→ **REQUIRED TASK**:
Up to and including the line with "in clear glass.", reproduce the listing below exactly, beginning at its first line.

* Begin DATA SEGMENT *

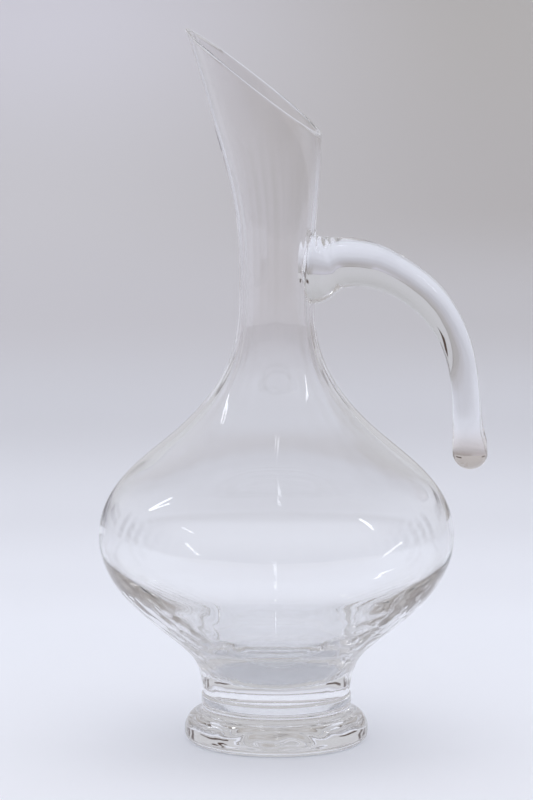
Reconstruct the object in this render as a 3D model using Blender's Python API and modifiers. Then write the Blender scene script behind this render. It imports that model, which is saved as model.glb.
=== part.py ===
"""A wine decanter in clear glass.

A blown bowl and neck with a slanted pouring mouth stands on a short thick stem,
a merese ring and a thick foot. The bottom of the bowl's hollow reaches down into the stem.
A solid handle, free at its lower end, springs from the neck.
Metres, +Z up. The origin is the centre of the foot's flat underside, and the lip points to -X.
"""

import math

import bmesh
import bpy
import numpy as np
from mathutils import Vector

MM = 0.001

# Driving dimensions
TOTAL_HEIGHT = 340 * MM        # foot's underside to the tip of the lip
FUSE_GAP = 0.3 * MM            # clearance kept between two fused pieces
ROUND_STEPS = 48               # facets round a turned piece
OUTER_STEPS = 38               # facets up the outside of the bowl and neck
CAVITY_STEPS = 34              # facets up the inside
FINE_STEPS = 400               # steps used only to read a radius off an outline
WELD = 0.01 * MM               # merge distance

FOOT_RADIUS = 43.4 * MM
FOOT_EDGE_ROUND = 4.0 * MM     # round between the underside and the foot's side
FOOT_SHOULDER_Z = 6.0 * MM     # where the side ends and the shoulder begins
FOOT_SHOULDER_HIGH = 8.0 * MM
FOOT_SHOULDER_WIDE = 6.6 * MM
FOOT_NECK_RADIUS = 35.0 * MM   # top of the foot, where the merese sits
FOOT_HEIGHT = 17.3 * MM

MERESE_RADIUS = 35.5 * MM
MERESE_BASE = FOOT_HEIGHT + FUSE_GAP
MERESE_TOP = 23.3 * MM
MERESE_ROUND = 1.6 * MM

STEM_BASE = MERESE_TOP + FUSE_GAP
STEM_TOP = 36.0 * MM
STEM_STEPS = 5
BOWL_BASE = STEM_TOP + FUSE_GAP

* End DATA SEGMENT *

→ **EXERCISE SOLUTION**:
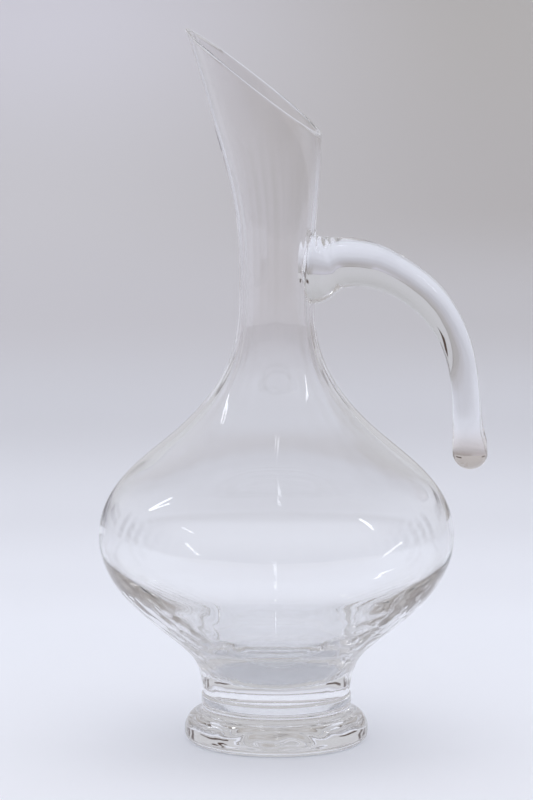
Reconstruct the object in this render as a 3D model using Blender's Python API and modifiers. Then write the Blender scene script behind this render. It imports that model, which is saved as model.glb.
=== part.py ===
"""A wine decanter in clear glass.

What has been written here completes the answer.